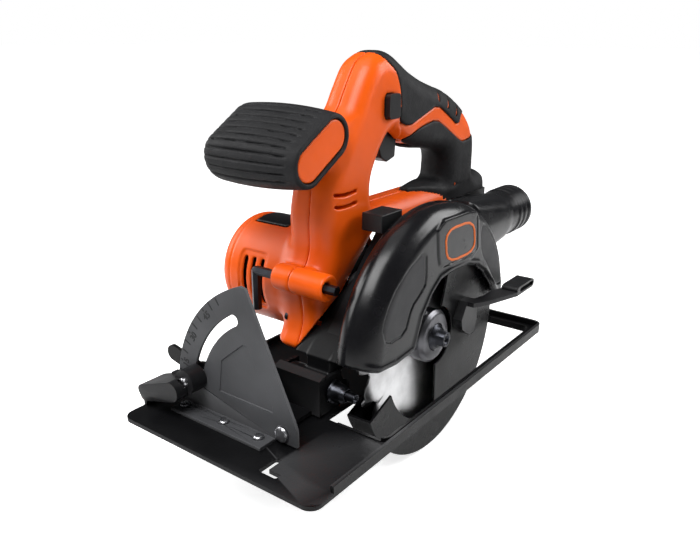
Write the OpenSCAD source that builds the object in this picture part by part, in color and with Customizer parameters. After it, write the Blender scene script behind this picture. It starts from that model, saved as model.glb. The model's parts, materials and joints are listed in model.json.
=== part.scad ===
// Cordless circular saw, 140 mm blade on the right-hand side of the motor.
// +X is the cutting direction, +Y points from the motor to the blade side, +Z is up.
// The origin is the centre of the shoe's underside.

/* [Shoe] */
// Length of the shoe along the cut
shoe_l = 274; // [250:1:300]
// Width of the shoe
shoe_w = 144; // [138:1:160]
// Sheet thickness of the shoe
shoe_t = 2.5; // [2:0.1:3]
// Height of the turned-up rims above the shoe's underside
rim_h = 6.5; // [5:0.5:7]

/* [Blade] */
// Blade radius
blade_r = 70; // [66:0.5:71]
// Thickness of the blade's steel body
blade_t = 1.2; // [0.8:0.1:1.6]
// Number of teeth
teeth = 18; // [12:2:24]
// Arbor height above the shoe's underside
arbor_z = 31; // [30:0.5:32]
// Arbor position behind the shoe's centre
arbor_back = 15; // [10:1:20]
// Blade plane, measured from the shoe's centre line
blade_y = 38; // [36:0.5:40]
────
### WHAT IS ASKED
Gather every line from the listing above in which "behind" appears, and copy those lines.

### SOLUTION TO THIS TASK
Write the OpenSCAD source that builds the object in this picture part by part, in color and with Customizer parameters. After it, write the Blender scene script behind this picture. It starts from that model, saved as model.glb. The model's parts, materials and joints are listed in model.json.
// Arbor position behind the shoe's centre